Putting the two pieces above together, and with a little bit of discussion, one can show that $\rm{Jac}(f) \big|_A$ being nonsingular is equivalent to having $P$ and $S$ intersect transversally at $A$.

One can see the relations of the above approach to the Terry Tao's answer by noting that the tangent space to $S$ at $A$ is the set $\{[B,A] : B \text{ is a skew-symmetric matrix}\}$.
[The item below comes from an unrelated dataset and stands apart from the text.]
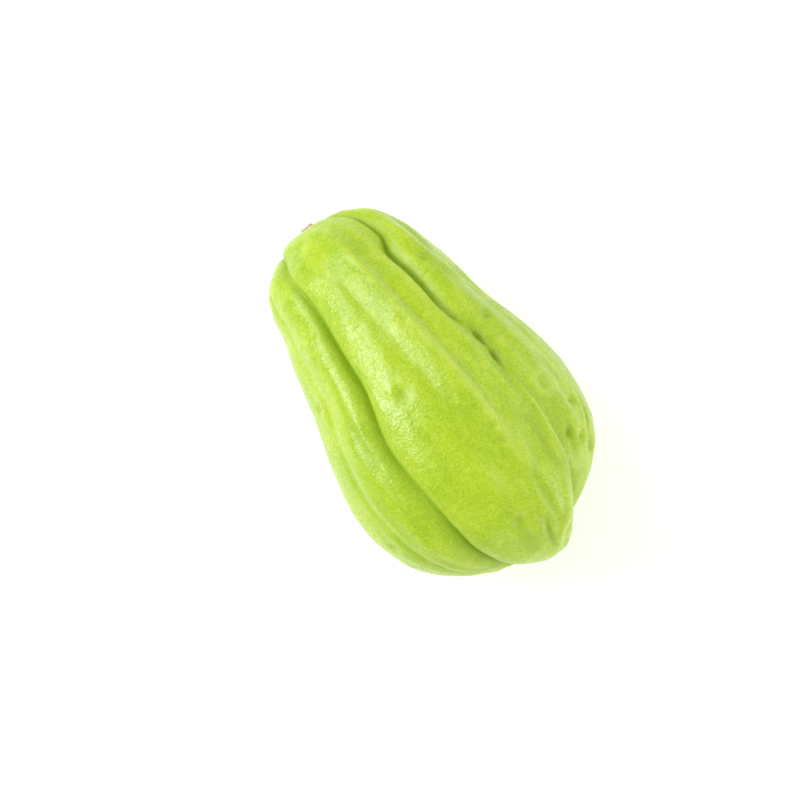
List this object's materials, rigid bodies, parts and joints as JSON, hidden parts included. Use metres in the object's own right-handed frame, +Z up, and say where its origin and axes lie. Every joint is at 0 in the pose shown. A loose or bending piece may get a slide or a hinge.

One relation to the powers of $A$ comes form a way of showing the above Jacobian matrix is nonsingular. Note that $$\rm{Jac}(f)\big|_A = \left[ \begin{array}{} I_{11} & I_{22} & \cdots & I_{nn}\\ A_{11} & A_{22} & \cdots & A_{nn} \\ \vdots & \vdots & \ddots & \vdots\\ A^{n-1}_{11} & A^{n-1}_{22} & \cdots & A^{n-1}_{nn}\end{array} \right]$$ In order to show the nonsingularity above assume that $\left[\begin{array}{} \alpha_1, \ldots, \alpha_n \end{array} \right] \rm{Jac}(f)\big|_A = 0$. This means if you consider the polynomial $p(x) = \sum_{i=1}^{n} \alpha_i x^{i-1}$ and let $X = p(A)$, you want to show if $X\circ I = O$ ($\circ$ is the Schur product) then $X=O$, but that is easy to show, since $A$ is diagonal, hence $p(A)$ is, and so $p(x)$ has $n$ distinct roots, but $\rm{deg}(p(x))=n-1$, thus $p(x)$ is the zero polynomial.

Answer 11

My favorite proof is the following (I am not sure that it is geometric, but however). At first, replace each $x_i^k$ to $x_i(x_i-h)(x_i-2h)\dots (x_i-(k-1)h)$. I claim that determinant still equals $\prod (x_j-x_i)$. Then for $h=0$ we get what we need, while the trick is that we prove it for any other $h$ instead. Say, for $h=1$, it suffices by homogenuity. Note that both determinant and product of differences are polynomials of degree (say, at most) $n(n-1)/2$. It suffices to check that their values coincide on the set of points $\{(x_1,x_2,\dots,x_n)=(c_1,c_2,\dots,c_n)\}$, where $c_i$ are non-negative integers and $\sum c_i\leq n(n-1)/2$. This is easy and useful lemma. And in those points everything is clear. Both sides do vanish unless $(c_1,\dots,c_n)$ is a permutation of $0,\dots,n-1$. In this latter case the determinant contains unique non-zero summand, and it just equals the product of the sign of above permutation and $\prod_{i<j} (j-i)=0!1!\dots (n-1)!$.